My initial thought was the battery was dying, because I'd left the lights on and flattened it at one point. I checked that and there was no problem with battery or alternator. Then I decided carburetter/fuel lines were clogged with carbonised crap, so I tried a bit of that cleany/burny stuff you stick in it to clean it out. No joy. Then I finally worked it out. It's the glow-plugs.
In diesel cars you have these little gadgets which pre-heat the fuel when the engine's cold, allowing it to start. You turn the key half-way and wait for the little yellow light to go off before turning the engine over.

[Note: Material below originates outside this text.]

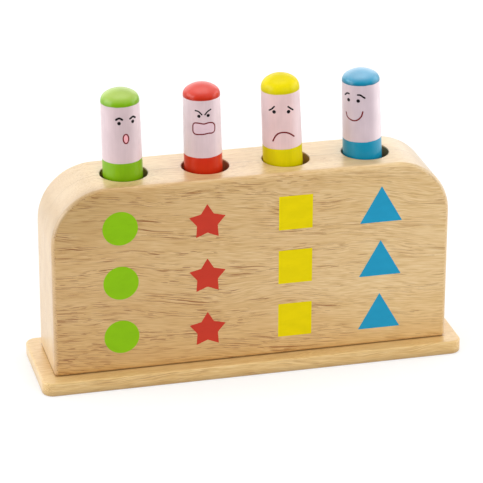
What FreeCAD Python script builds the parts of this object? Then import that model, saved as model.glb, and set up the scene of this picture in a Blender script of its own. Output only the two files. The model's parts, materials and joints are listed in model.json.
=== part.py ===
"""Pop-up peg toy, in millimetres with +Z up.

A block glued up from two boards stands on a base board. Four bores run down the glue line, a compression
spring is stapled to the base at the foot of each bore, and a turned peg with a domed head stands loose on
each spring. The origin is the middle of the base board's underside. +X runs along the toy, and -Y is its
front.
"""

import FreeCAD
import Part
import math
import os

import Sketcher
from FreeCAD import Placement, Rotation, Vector

COLOURS = ["green", "red", "yellow", "blue"]

# where the base screws of each board stand along the row: left of, in the middle of and right of it
SCREW_STEPS = (-1, 0, 1)

# name: (value, what it is), in millimetres and degrees unless the text says otherwise
SIZES = {
    "base_length": (267.5, "base board, along X"),
    "base_width": (69.0, "base board, along Y"),
    "base_thickness": (8.7, "base board"),
    "base_corner": (7.0, "radius of the base board's upright corners"),
    "base_edge": (1.2, "rounding of the base board's long edges"),
    "block_length": (250.0, "block, along X"),
    "block_height": (120.3, "block, above the base board"),
    "board_thickness": (25.3, "each of the block's two boards"),
    "block_corner": (35.0, "radius of the block's upper corners"),
    "block_edge": (3.0, "rounding of the block's outline, front and back"),
    "block_foot_edge": (2.2, "rounding of the block's bottom edge"),
    "bore_count": (4, "bores in the row, a count"),
    "bore_diameter": (29.4, "bore for a peg"),
    "bore_pitch": (50.8, "from one bore to the next"),
    "bore_row_shift": (1.0, "middle of the row of bores, to the right of the block's middle"),
    "bore_mouth": (0.4, "bevel of each bore's mouth"),
    "spring_height": (96.5, "free height of a spring"),
    "spring_diameter": (20.0, "mean diameter of the coils"),
    "spring_wire": (1.0, "thickness of the spring wire"),
    "spring_turns": (9, "rising turns, a count"),
    "spring_end_turn": (285.0, "angle of the flat coil at each end"),
    "spring_chords": (12, "straight runs in a turn, a count"),
    "spring_sides": (6, "flats round the wire, a count"),
    "peg_gap": (0.3, "from the top coil to a peg's foot, where they are closest"),
    "peg_shoulder": (70.0, "from a peg's foot to the shoulder of its head"),
    "peg_taper": (1.4, "by how much a peg's diameter narrows up to its shoulder"),
    "peg_foot_bevel": (1.0, "bevel round a peg's foot"),
    "staple_crown": (6.6, "staple, across the outside"),
    "staple_depth": (6.0, "how far a staple's legs go into the base board"),
    "staple_strip": (0.6, "thickness of the staple's strip"),
    "staple_strip_width": (1.2, "width of the staple's strip"),
    "staple_bend": (0.4, "inner radius of the staple's bends"),
    "staple_gap": (0.1, "from the wire to the staple's crown"),
    "leg_clearance": (0.05, "round a staple's leg, in the base board"),
    "screw_length": (25.0, "countersunk wood screw"),
    "screw_shank": (3.5, "diameter of the screw's shank"),
    "screw_head": (7.0, "diameter of the screw's head"),
    "screw_tip": (4.0, "length of the screw's point"),
    "screw_sink": (0.4, "how far the screw head lies below the board's face"),
    "screw_recess": (1.6, "depth of the cross recess"),
    "screw_recess_span": (3.6, "length of each arm of the cross recess"),
    "screw_recess_slot": (0.8, "width of each arm of the cross recess"),
    "screw_clearance": (0.1, "round the screw, in both boards"),
    "screw_row_spread": (108.0, "outer screws, from the row's middle"),
    "green_foot": (25.0, "diameter of the green peg's foot"),
    "green_dome": (7.7, "height of the green peg's dome"),
    "green_shoulder_round": (6.0, "rounding of the green peg's shoulder"),
    "green_lean": (-1.4, "lean of the green peg, in degrees towards +X"),
    "green_offset": (0.1, "green peg's foot, to the right of its bore's middle"),
    "red_foot": (24.1, "diameter of the red peg's foot"),
    "red_dome": (7.1, "height of the red peg's dome"),
    "red_shoulder_round": (4.6, "rounding of the red peg's shoulder"),
    "red_lean": (-1.3, "lean of the red peg, in degrees towards +X"),
    "red_offset": (-0.6, "red peg's foot, to the right of its bore's middle"),
    "yellow_foot": (25.0, "diameter of the yellow peg's foot"),
    "yellow_dome": (8.6, "height of the yellow peg's dome"),
    "yellow_shoulder_round": (7.0, "rounding of the yellow peg's shoulder"),
    "yellow_lean": (-2.5, "lean of the yellow peg, in degrees towards +X"),
    "yellow_offset": (-0.8, "yellow peg's foot, to the right of its bore's middle"),
    "blue_foot": (24.7, "diameter of the blue peg's foot"),
    "blue_dome": (7.3, "height of the blue peg's dome"),
    "blue_shoulder_round": (5.4, "rounding of the blue peg's shoulder"),
    "blue_lean": (-2.3, "lean of the blue peg, in degrees towards +X"),
    "blue_offset": (-0.8, "blue peg's foot, to the right of its bore's middle"),
}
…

The little yellow light works fine which foxed me a bit, but it's the actual plugs which are fried. The mechanics agree, and it's down in Les Houches waiting to be fixed on Friday. I was hoping it would be a cheap fix - those little glow plugs don't cost much. Turns out that's not what's going to cost the money. They have to remove most of the front of the transporter to get at the plugs, and that's going to take a few hours of labour.
Still, on Friday evening I should hopefully have a working car again. On the other hand, I'm actually starting to enjoy living without it. It's a good excuse to stay in my lovely warm house all day long, making bread, tinkering with my computer and only venturing out to go skiing in Le Tour or on the Grande Montets.